---------- Exercise input ----------
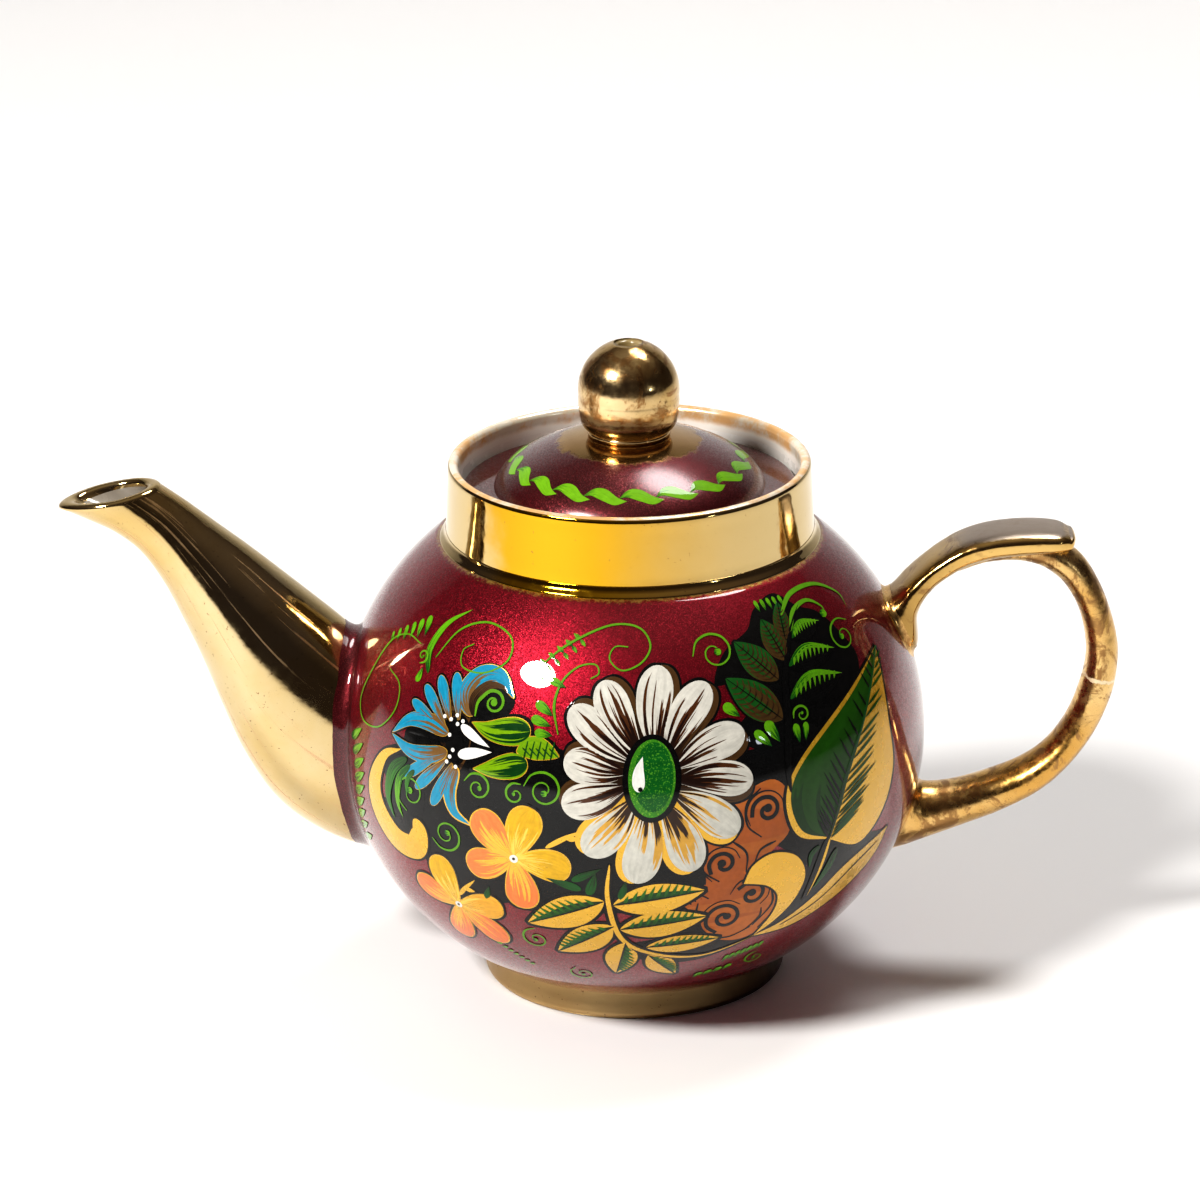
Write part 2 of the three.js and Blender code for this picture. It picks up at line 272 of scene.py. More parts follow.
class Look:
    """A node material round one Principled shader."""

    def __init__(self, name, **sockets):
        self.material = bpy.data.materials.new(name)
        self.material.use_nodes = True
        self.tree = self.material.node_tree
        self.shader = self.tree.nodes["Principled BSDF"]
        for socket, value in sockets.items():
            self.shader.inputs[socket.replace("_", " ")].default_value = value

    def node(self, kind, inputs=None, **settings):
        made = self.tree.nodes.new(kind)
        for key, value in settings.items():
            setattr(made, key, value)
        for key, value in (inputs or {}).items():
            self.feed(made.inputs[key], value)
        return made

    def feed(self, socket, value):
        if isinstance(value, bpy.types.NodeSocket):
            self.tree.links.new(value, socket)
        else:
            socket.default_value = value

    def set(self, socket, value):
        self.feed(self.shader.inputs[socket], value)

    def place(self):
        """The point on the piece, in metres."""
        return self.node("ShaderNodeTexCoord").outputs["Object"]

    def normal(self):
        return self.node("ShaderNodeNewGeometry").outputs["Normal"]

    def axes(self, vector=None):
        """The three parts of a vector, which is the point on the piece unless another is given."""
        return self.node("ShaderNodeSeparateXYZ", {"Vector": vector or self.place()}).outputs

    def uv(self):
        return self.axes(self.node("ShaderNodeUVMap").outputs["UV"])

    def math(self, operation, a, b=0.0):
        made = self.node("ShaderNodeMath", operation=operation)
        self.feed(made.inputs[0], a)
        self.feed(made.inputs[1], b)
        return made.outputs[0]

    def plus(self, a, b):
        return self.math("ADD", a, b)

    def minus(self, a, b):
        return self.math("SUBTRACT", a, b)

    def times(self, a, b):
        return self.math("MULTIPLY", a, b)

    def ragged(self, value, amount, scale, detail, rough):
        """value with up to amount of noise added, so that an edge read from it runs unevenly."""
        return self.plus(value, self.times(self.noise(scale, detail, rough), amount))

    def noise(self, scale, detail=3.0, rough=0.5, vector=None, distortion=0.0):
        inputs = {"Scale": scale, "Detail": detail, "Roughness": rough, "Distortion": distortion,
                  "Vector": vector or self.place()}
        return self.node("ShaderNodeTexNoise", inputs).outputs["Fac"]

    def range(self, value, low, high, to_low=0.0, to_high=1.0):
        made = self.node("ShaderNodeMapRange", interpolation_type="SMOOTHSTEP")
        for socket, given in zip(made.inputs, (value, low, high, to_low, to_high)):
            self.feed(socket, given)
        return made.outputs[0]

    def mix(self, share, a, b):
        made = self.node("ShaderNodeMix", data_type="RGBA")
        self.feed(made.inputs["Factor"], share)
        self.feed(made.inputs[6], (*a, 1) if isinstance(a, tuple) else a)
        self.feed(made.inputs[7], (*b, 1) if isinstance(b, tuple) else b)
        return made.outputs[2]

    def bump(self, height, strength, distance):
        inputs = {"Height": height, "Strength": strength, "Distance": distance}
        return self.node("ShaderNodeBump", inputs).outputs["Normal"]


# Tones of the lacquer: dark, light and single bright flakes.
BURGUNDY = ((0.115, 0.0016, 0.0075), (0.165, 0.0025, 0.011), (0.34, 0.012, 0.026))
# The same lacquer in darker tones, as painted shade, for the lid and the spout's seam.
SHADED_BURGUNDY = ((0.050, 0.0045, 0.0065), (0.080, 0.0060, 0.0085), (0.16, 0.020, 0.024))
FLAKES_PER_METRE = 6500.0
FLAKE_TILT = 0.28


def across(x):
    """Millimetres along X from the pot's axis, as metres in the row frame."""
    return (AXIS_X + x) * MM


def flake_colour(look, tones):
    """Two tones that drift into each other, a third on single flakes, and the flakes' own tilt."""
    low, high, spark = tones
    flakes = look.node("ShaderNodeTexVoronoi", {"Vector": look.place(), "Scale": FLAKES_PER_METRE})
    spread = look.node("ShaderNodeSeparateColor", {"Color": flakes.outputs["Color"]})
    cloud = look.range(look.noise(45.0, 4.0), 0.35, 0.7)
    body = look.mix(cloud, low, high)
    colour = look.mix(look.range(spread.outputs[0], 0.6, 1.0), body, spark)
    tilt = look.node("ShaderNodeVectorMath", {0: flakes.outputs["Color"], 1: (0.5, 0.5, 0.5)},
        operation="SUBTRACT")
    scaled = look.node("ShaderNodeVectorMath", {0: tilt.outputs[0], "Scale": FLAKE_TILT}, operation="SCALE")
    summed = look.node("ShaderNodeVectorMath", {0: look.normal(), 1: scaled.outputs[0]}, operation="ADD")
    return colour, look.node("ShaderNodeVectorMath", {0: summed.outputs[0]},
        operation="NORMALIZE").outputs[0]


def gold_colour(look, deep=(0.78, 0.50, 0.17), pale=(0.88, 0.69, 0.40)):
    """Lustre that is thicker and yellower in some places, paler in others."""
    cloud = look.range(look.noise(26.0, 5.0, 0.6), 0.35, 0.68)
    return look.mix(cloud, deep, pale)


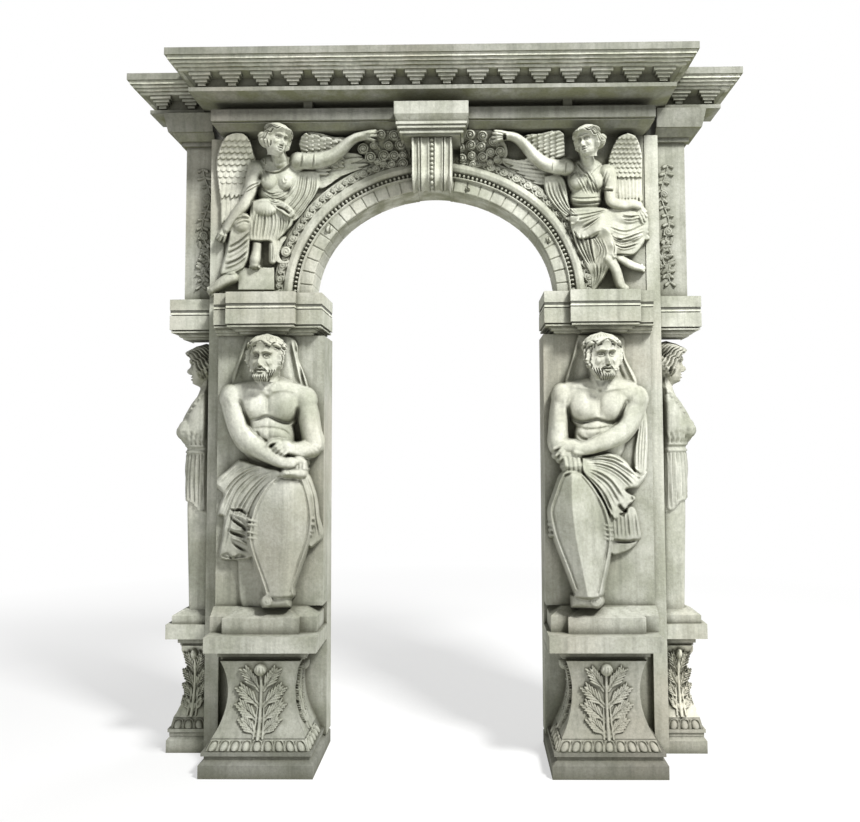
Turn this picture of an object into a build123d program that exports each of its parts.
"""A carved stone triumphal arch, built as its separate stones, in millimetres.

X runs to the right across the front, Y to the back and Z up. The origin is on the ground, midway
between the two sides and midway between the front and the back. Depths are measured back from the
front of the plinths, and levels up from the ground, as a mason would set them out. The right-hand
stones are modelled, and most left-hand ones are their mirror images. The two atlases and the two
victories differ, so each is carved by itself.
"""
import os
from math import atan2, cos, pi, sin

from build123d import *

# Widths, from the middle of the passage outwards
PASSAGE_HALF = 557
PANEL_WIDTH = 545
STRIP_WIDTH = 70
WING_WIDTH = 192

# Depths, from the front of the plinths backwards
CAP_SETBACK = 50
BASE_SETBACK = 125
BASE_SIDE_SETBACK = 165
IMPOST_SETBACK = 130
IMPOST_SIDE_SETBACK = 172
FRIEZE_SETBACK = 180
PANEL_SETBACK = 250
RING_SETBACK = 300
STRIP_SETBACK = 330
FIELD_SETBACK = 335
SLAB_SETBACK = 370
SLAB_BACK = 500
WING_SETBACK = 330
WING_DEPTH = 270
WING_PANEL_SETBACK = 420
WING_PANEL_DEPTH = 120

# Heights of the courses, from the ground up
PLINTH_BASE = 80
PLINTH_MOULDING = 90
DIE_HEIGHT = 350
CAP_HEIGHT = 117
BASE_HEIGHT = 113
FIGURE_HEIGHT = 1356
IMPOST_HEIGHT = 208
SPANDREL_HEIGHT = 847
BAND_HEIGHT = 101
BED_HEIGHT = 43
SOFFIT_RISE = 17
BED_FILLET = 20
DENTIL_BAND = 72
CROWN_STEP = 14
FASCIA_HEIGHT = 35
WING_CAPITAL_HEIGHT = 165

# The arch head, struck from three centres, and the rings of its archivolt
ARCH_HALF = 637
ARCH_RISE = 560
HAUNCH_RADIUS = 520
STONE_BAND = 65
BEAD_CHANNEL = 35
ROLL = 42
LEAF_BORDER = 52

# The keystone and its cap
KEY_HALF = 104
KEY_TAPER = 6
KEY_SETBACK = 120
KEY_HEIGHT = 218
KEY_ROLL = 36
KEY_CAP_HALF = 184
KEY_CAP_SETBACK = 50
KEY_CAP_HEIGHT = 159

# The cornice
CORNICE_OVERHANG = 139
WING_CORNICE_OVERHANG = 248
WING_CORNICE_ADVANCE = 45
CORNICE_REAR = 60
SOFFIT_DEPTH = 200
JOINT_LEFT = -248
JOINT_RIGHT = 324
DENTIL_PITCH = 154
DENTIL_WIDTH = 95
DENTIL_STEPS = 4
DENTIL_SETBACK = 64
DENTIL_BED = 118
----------
**Goal**
Exactly as written, quote the lines from the one that has "Turn this picture" down to the one that has "WING_PANEL_DEPTH = 120", and include both.

**Complete response**
Turn this picture of an object into a build123d program that exports each of its parts.
"""A carved stone triumphal arch, built as its separate stones, in millimetres.

X runs to the right across the front, Y to the back and Z up. The origin is on the ground, midway
between the two sides and midway between the front and the back. Depths are measured back from the
front of the plinths, and levels up from the ground, as a mason would set them out. The right-hand
stones are modelled, and most left-hand ones are their mirror images. The two atlases and the two
victories differ, so each is carved by itself.
"""
import os
from math import atan2, cos, pi, sin

from build123d import *

# Widths, from the middle of the passage outwards
PASSAGE_HALF = 557
PANEL_WIDTH = 545
STRIP_WIDTH = 70
WING_WIDTH = 192

# Depths, from the front of the plinths backwards
CAP_SETBACK = 50
BASE_SETBACK = 125
BASE_SIDE_SETBACK = 165
IMPOST_SETBACK = 130
IMPOST_SIDE_SETBACK = 172
FRIEZE_SETBACK = 180
PANEL_SETBACK = 250
RING_SETBACK = 300
STRIP_SETBACK = 330
FIELD_SETBACK = 335
SLAB_SETBACK = 370
SLAB_BACK = 500
WING_SETBACK = 330
WING_DEPTH = 270
WING_PANEL_SETBACK = 420
WING_PANEL_DEPTH = 120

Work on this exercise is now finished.